6. How can I reduce the risk of my company becoming insolvent?
We regularly post helpful tips about how to avoid getting into financial difficulty on Facebook, Twitter and Linkedin. Follow us to make sure you don’t miss out! You can also subscribe to our monthly newsletter by filling in the form at the bottom of this page to receive advice on different Insolvency procedures each month.
7.What is the first step when my company gets into financial difficulty?
If your company is experiencing financial difficulties you need to act sooner rather than later. This is because there are different options available to help you rescue your company and/or business. Not all of our clients need an Insolvency procedure and our trusted partners may be able to offer alternative help from private equity funding through to bridging loans. If you are struggling to come to terms with your difficulties and leave it too late your options will be limited. If you are unsure of which procedure will benefit your company, get in touch with us and one of our advisers will assess the problems you are experiencing and direct you on the right path.
8. Can I save My Company or is Liquidation the only answer?
Liquidation is not the only answer, if you act in time and don’t leave it too late, Company Voluntary Arrangements and Trading Administrations are just two options available to keep your company trading.
9.What Insolvency options are available to me?
Our website lists and details all of the options available to companies and individuals. See the ‘Corporate Debt’ and ‘Individual Debt’ sections for more information.
10. How long does a Company Voluntary Arrangement last?
A Company Voluntary Arrangement usually lasts around 5 ½ years or earlier if 100p in the pound can be achieved. In some circumstances a 5 ½ year arrangement can finish early if a variation is put forward. (See Question 11).
11. Can you complete a CVA early if circumstances change?
Yes!
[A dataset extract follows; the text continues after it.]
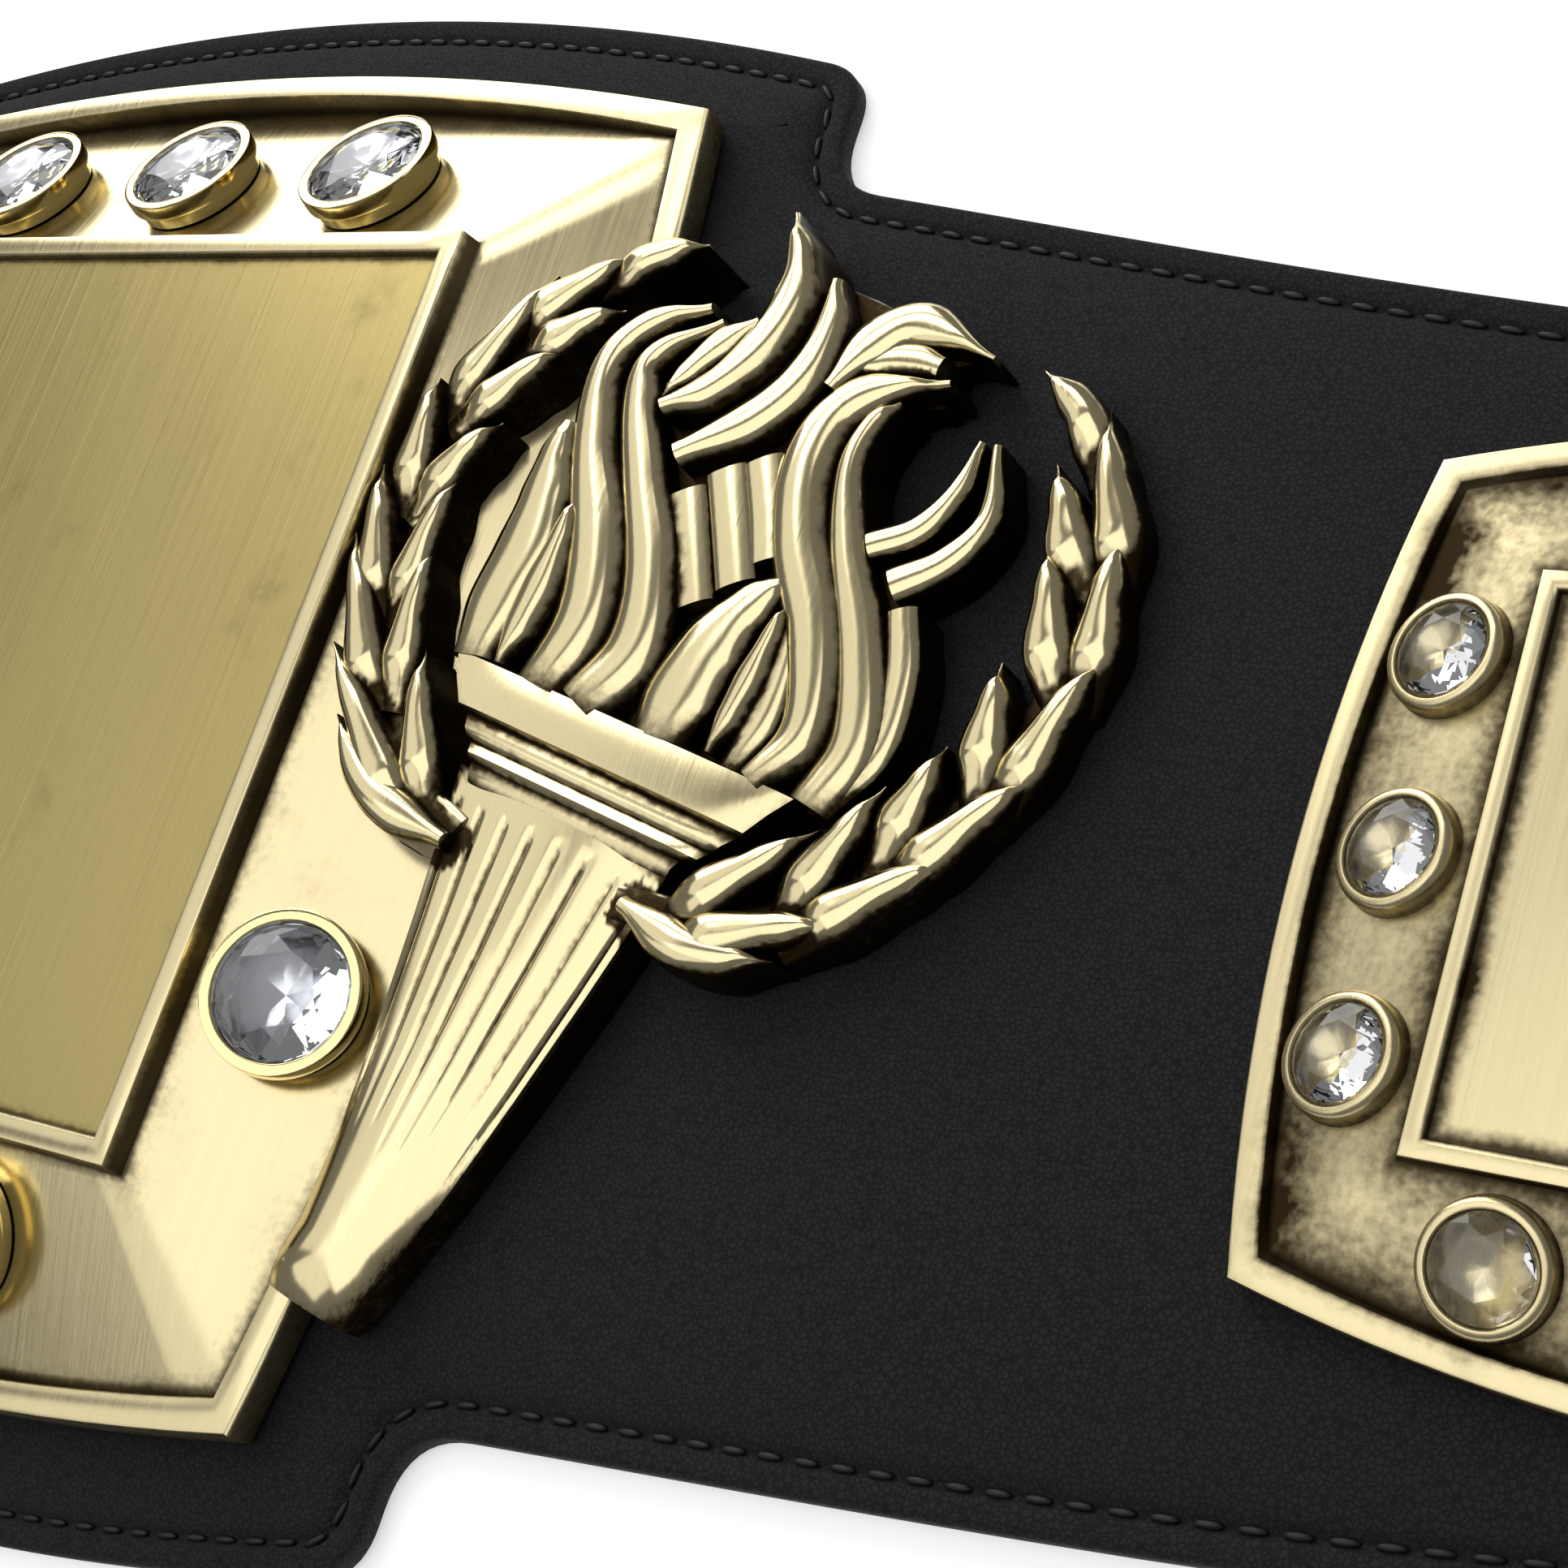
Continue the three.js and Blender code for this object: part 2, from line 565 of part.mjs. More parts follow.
function leafGeometry(node, along, tip) {
  const reach = tip.clone().sub(node);
  const outward = reach.clone().addScaledVector(along, -reach.dot(along));
  const root = node.clone().addScaledVector(along, -LEAF.root);
  const middle = node.clone().addScaledVector(reach, 0.5).addScaledVector(outward, LEAF.bow);
  const spine = [root, middle, tip].map((p) => [p.x, p.y]);
  return ridgeGeometry(spine, leafHalves(), LEAF.rise, LEAF.steps);
}

function branchPieces(branch, rows) {
  const stemHalves = [STEM.half, STEM.half];
  const pieces = [
    ridgeGeometry(spanned(branch.stem), stemHalves, STEM.crown, STEM.steps, TORCH.slabDrop),
    ridgeGeometry(spanned(branch.end), leafHalves(), LEAF.rise, LEAF.steps),
    ridgeGeometry(spanned(branch.skirt), leafHalves(), LEAF.rise, LEAF.steps),
  ];
  rows.forEach((row) => {
    const places = spanned([row.node, row.outer, row.inner]);
    const [node, outer, inner] = places.map((p) => new THREE.Vector2(...p));
    const along = outer.clone().add(inner).multiplyScalar(0.5).sub(node).normalize();
    pieces.push(leafGeometry(node, along, outer), leafGeometry(node, along, inner));
  });
  return pieces;
}

// One moulding of the bowl between its top row and its foot row
function mouldingGeometry(top, foot) {
  return slabGeometry([
    [top.left, top.v], [foot.left, foot.v], [foot.right, foot.v], [top.right, top.v],
  ], -top.rise);
}

function bowlPieces() {
  return BOWL_ROWS.slice(1).map((foot, i) => mouldingGeometry(BOWL_ROWS[i], foot));
}

function handlePieces() {
  const rows = HANDLE_ROWS.map((row) => {
    const edge = faceHeight((row.left + row.right) / 2, row.v) - row.drop;
    return { left: [row.left, row.v], right: [row.right, row.v], edge: edge - HANDLE_CROWN, crest: edge };
  });
  const pieces = [ridgeFromRows(rows.slice().reverse())];
  const [top, , low] = HANDLE_ROWS;
  for (let i = 0; i < FLUTES.count; i += 1) {
    const share = ((2 * i + 1) / FLUTES.count - 1) / 2;
    const across = (row, v, spread) => {
      const middle = (row.left + row.right) / 2;
      return [middle + share * (row.right - row.left) * spread, v];
    };
    const pitch = (FLUTES.topShare * (top.right - top.left)) / FLUTES.count;
    const half = (FLUTES.fill * pitch) / 2;
    const ends = [across(top, FLUTES.top, FLUTES.topShare), across(low, FLUTES.tip, FLUTES.tipShare)];
    const edges = [top.drop, low.drop].map((drop) => drop + FLUTES.edgeDrop * Math.abs(share));
    const fluteRows = ends.map((end, k) => {
      const width = k ? half * FLUTES.tipShare : half;
      const edge = faceHeight(...end) - edges[k] - FLUTES.rise;
      const [u, v] = end;
      return { left: [u - width, v], right: [u + width, v], edge, crest: edge + 2 * FLUTES.rise };
    });
    pieces.push(ridgeFromRows(fluteRows.reverse()));
  }
  return pieces;
}

// The space of the main plate with its clearance, taken out where the casting reaches over the plate's edge
function plateClearance() {
  const lift = SEAT_GAP * Math.hypot(1, MAIN.bevelSlope);
  return skin([
    rimLoop(MAIN, -SEAT_GAP, 0),
    rimLoop(MAIN, -SEAT_GAP, MAIN.rimTop + SEAT_GAP),
    rimLoop(MAIN, MAIN.rimWidth, MAIN.rimTop + SEAT_GAP),
    bevelFoot(MAIN, MAIN.rimWidth + MAIN.stepWidth, lift),
    frameLoop(MAIN, -SEAT_GAP, MAIN.frameBase + lift),
    frameLoop(MAIN, -SEAT_GAP, MAIN.frameTop + TORCH.clearAbove),
  ]);
}

function torchGeometry() {
  const tongues = TONGUES.map((tongue) => {
    const halves = tongue.widths.map((share) => share * tongue.half);
    const steps = Math.min(tongue.spine.length - 1, TONGUE_STEPS);
    return ridgeGeometry(spanned(tongue.spine), halves, tongue.rise, steps);
  });
  const pieces = [
    slabGeometry(spanned(FLAME_SLAB).reverse(), TORCH.slabDrop),
    ...tongues,
    ...bowlPieces(),
    ...handlePieces(),
    ...branchPieces(LEFT_BRANCH, LEFT_LEAVES),
    ...branchPieces(RIGHT_BRANCH, RIGHT_LEAVES),
  ];
  const casting = pieces.map((piece) => solid(piece)).reduce((joined, piece) => joined.add(piece));
  return fromSolid(casting.subtract(solid(plateClearance())));
}

// Press studs
function snapPlaces() {
  const x = STRAP.halfLength - SNAP.fromEnd;
  const y = STRAP.endHalfHeight * SNAP.rowShare;
  return [-1, 1].flatMap((end) => [-1, 1].map((row) => ({ x: end * x, y: row * y })));
}

function snapHole() {
  const foot = SNAP.footRadius + SNAP.fit;
  const post = SNAP.postRadius + SNAP.fit;
  const shoulder = SNAP.footTop + SNAP.fit;
  const top = STRAP.padHeight + SNAP.through;
  return turned([
    [0, -SNAP.through], [foot, -SNAP.through], [foot, shoulder], [post, shoulder], [post, top], [0, top],
  ], SNAP.sides);
}

function snapGeometry() {
  const capFoot = STRAP.padHeight + SEAT_GAP;
  const shoulder = [SNAP.capRadius * SNAP.capShoulder, capFoot + SNAP.capHeight * SNAP.shoulderShare];
  return turned([
    [0, SNAP.footBottom], [SNAP.footRadius, SNAP.footBottom], [SNAP.footRadius, SNAP.footTop],
    [SNAP.postRadius, SNAP.footTop], [SNAP.postRadius, capFoot], [SNAP.capRadius, capFoot],
    shoulder, [0, capFoot + SNAP.capHeight],
  ], SNAP.sides);
}

// Materials
const leather = () => new THREE.MeshStandardMaterial({ color: 0x1c1c1d, roughness: 0.55, metalness: 0 });
const brushedGold = () => new THREE.MeshStandardMaterial({ color: 0xd8c886, roughness: 0.28, metalness: 1 });
const castGold = () => new THREE.MeshStandardMaterial({ color: 0xcdb877, roughness: 0.2, metalness: 1 });
const antiqueGold = () => new THREE.MeshStandardMaterial({ color: 0xb79f5e, roughness: 0.35, metalness: 1 });
const bezelGold = () => new THREE.MeshStandardMaterial({ color: 0xe6c84a, roughness: 0.1, metalness: 1 });
const crystal = () => new THREE.MeshStandardMaterial({ color: 0xf4f6fa, roughness: 0.02, metalness: 0 });

// The belt
const belt = new THREE.Group();

function addPiece(name, geometry, material, matrix = new THREE.Matrix4()) {
  const mesh = new THREE.Mesh(geometry, material);
  mesh.name = name;
  mesh.applyMatrix4(matrix);
  belt.add(mesh);
}

function sideStonePlaces() {
  const [rowX, rowY] = frameHalves(SIDE).map((half) => half + SIDE_ROW.fromFrame);
  return [-1, 0, 1].flatMap((step) => {
    const along = step * SIDE_ROW.spacing;
    return [
      { name: `top_${step + 2}`, x: along, y: rowY },
      { name: `bottom_${step + 2}`, x: along, y: -rowY },
      { name: `inner_${step + 2}`, x: -rowX, y: along },
      { name: `outer_${step + 2}`, x: rowX, y: along },
    ];
  });
}

function sidePlateGeometry() {
  const cups = sideStonePlaces().map(({ x, y }) => sideBezelGeometry().applyMatrix4(onBevel(SIDE, x, y, 0)));
  return fromSolid(cups.reduce((plate, cup) => plate.add(solid(cup)), solid(plateGeometry(SIDE))));
}

addPiece('strap', strapGeometry(), leather());
addPiece('main_plate', plateGeometry(MAIN), brushedGold());

MAIN_STONE_ROWS.forEach(({ name, ...place }) => {
  const seat = onBevel(MAIN, ...bandPoint(MAIN, place), SEAT_GAP);
  addPiece(`main_bezel_${name}`, mainBezelGeometry(), bezelGold(), seat);
  addPiece(`main_stone_${name}`, mainStoneGeometry(), crystal(), seat);
});

const torch = torchGeometry();
addPiece('torch_right', torch, castGold());
addPiece('torch_left', mirroredX(torch), castGold());

const sidePlate = sidePlateGeometry();
addPiece('side_plate_right', sidePlate, antiqueGold());
addPiece('side_plate_left', mirroredX(sidePlate), antiqueGold());

sideStonePlaces().forEach(({ name, x, y }) => {
  const stone = sideStoneGeometry().applyMatrix4(onBevel(SIDE, x, y, SEAT_GAP));
  addPiece(`side_stone_right_${name}`, stone, crystal());
  addPiece(`side_stone_left_${name}`, mirroredX(stone), crystal());
});

snapPlaces().forEach(({ x, y }, i) => {
  addPiece(`snap_${i + 1}`, snapGeometry().translate(x, y, 0), castGold());
});

export default belt;
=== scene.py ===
import math

import bpy
from mathutils import Matrix, Vector


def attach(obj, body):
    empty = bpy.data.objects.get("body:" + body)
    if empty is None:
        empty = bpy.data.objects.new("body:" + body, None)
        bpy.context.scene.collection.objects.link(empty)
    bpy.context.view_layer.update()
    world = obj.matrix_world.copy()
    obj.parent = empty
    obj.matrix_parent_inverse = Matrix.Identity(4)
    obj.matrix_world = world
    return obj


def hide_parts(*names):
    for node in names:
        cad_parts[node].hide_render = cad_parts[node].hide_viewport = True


bl_info = {
    "name": "Championship Title Belt",
    "version": (1, 0, 0),
    "blender": (4, 5, 0),
    "location": "3D View > Sidebar > Title Belt",
    "description": "Builds a title belt: padded strap, gold plates, torch castings and cut stones",
    "category": "Object",
}

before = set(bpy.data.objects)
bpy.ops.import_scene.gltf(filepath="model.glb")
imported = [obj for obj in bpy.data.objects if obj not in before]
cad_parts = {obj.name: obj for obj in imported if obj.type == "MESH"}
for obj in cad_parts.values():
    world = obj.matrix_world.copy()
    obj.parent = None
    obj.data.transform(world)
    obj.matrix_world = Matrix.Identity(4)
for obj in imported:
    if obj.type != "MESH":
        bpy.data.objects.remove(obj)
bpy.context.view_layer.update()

# Sizes are in millimetres and are placed in metres
MM = 0.001
SEAT_GAP = 0.3

# Strap: half outline in plan and taper of its bands as shares, as in the frame
STRAP = {
    "flare_half_length": 117.4, "flare_half_height": 127.4, "flare_arc_radius": 440.0, "flare_corner": 7.0,
    "neck_corner": 10.0, "neck_top": 91.8, "neck_bottom": 92.8, "half_length": 620.0, "end_half_height": 46.0,
    "end_corner": 26.0, "pad_top": 6.4,
}
BAND_ROWS = [
    {"name": "beside the flare", "along": 0.0, "top": 1.0, "bottom": 1.0},
    {"name": "under the side plate", "along": 0.224, "top": 0.577, "bottom": 0.735},
    {"name": "behind the side plate", "along": 0.433, "top": 0.306, "bottom": 0.385},
    {"name": "start of the fastening end", "along": 0.702, "top": 0.11, "bottom": 0.13},
    {"name": "end", "along": 1.0, "top": 0.0, "bottom": 0.0},
]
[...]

A variation can be proposed to the creditors at anytime which could end the CVA earlier than expected. The variation is usually a lump sum added into the arrangement. The variation proposed may reduce the dividend to creditors however they will receive their money in a shorter period of time which is sometimes a big plus point for the creditors who are going to vote.
The lump sum is usually introduced by the director’s personal funds, a family member or by way of a third party. The money must not come from the company and proof must be shown where the lump sum has come from.
For a better chance of a variation being accepted the company and its director must show a level of compliance throughout the CVA. This means making sure returns and payments are submitted to HMRC in a timely manner, this is because they are usually the main creditor!
If the variation is rejected the CVA will continue under its original terms until the next variation is put forward or it is concluded.
Should the Company be in a position where it is able to satisfy all of its debts included in the CVA in full, plus statutory interest if applicable, then the CVA can be concluded earlier than the specified period in the proposal.
12.What will happen if my CVA proposal is rejected?
If your CVA proposal is rejected we will discuss other options which are available to you. You will stand more of a chance of your proposal being accepted by the HMRC if your returns are all up to date.
13. Can I become a Director of a new Company if my current Company goes into Liquidation?
Yes, if your company goes into liquidation, you can still become a Director of another company. However if you deliberately continued to trade the insolvent company knowing that your company could not afford to pay its debts then it could be classed as wrongful trading and a director could be held liable for the debts incurred and in some circumstances may face personal action such as bankruptcy, and the loss of personal assets.
14. After a business Insolvency how do I start up a fresh company?
Sometimes starting up a fresh company seems like the best option to those who are faced with financial difficulties. You are required to follow all the legal processes when starting up a new company and you will need to make sure that you are able to pay your creditors and suppliers. For tips about how to keep your company trading follow us on Facebook, Twitter and Linkedin.
15. What is a proxy form? And what are they used for?
A Proxy form is a form which is completed if a creditor or member cannot attend the Creditors or Members meetings or wishes someone else to represent them to vote on their behalf at the meeting.